The Milwaukee Art Museum, Getting it Off the Ground

The Milwaukee Art Museum, Getting it Off the Ground

When Santiago Calatrava first was awarded the competition to build the Milwaukee Art Museum, beating out such luminaries as Arato Isozaki and Fumihiko Maki, the thought of such an exciting building did not exist.

There were already sections of the MAM extant, built by Eero Saarinen and David Kahler. But it was evident that by the late 1980s there would need to be some sort of a drastic change if the museum was to provide an effective ongoing service to its patrons and visitors.

The museum directors at least had the vision to see that sweeping changes would be necessary, but it is highly unlikely that they could even begin to imagine what Santiago Calatrava might have had in store for them.

One of the earlier problems before any of the construction got underway was the budget. Like many such projects, the estimated cost grew rapidly due to the ever expanding vision which Mr. Calatrava had for the building.

Starting out at a relatively modest $8 to $10 million dollars, it soon became evident that the final design would cost more – a lot more. Rapidly the price elevated to $35 million, drawing loud concerns from the directors. This was not to be the end of the cost increases, however, with the final bill leaping into the stratosphere at $75 million.

While all this may sound somewhat extravagant, it is not in the least unusual in the rarefied world of exquisite structures such as this. Rarely does any sort of major building come in at the original intended budget. And the MAM certainly proves that point in spades!

However, get off the ground it did, in large part due to Mr. Calatrava’s not inconsiderable charm at getting the moneyed gentry to open up their purses.

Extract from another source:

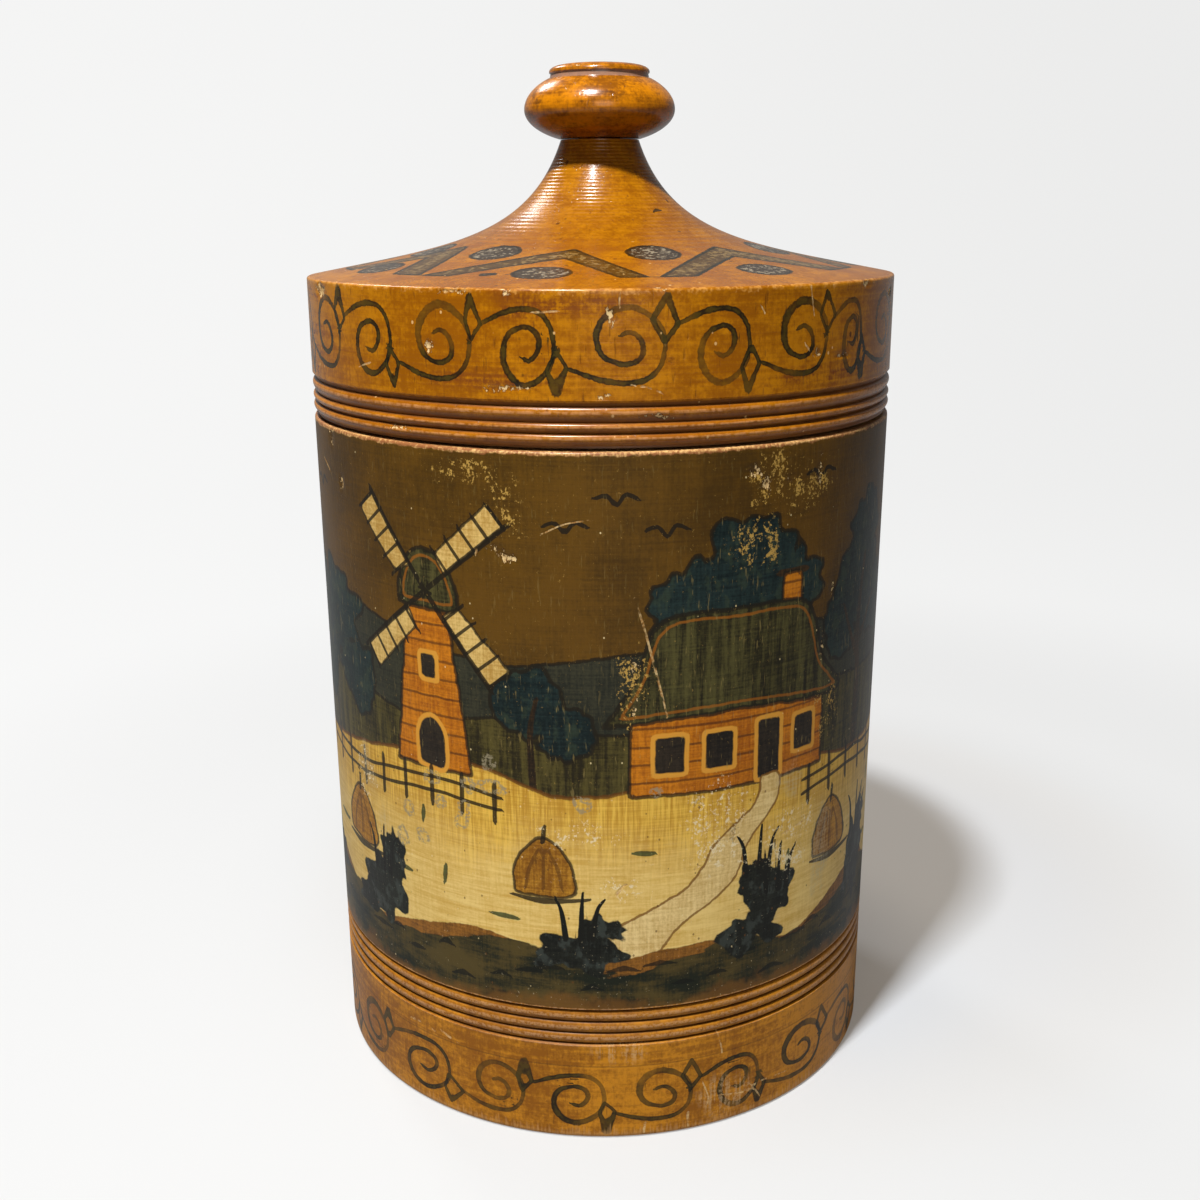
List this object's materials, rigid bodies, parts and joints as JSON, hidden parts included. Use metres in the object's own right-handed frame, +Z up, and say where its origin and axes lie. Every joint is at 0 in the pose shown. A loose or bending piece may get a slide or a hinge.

Has the cost been worth it? You only need look at the wildly spectacular results in terms of visitors to the museum since it has been open. The original projections were completely blown out of the water right from day one. The museum has been an outstanding success. Not only due to Santiago Calatrava – although he must take much of the credit – but to a long list of people who made sure that the museum did, in fact, get off the ground in the first place.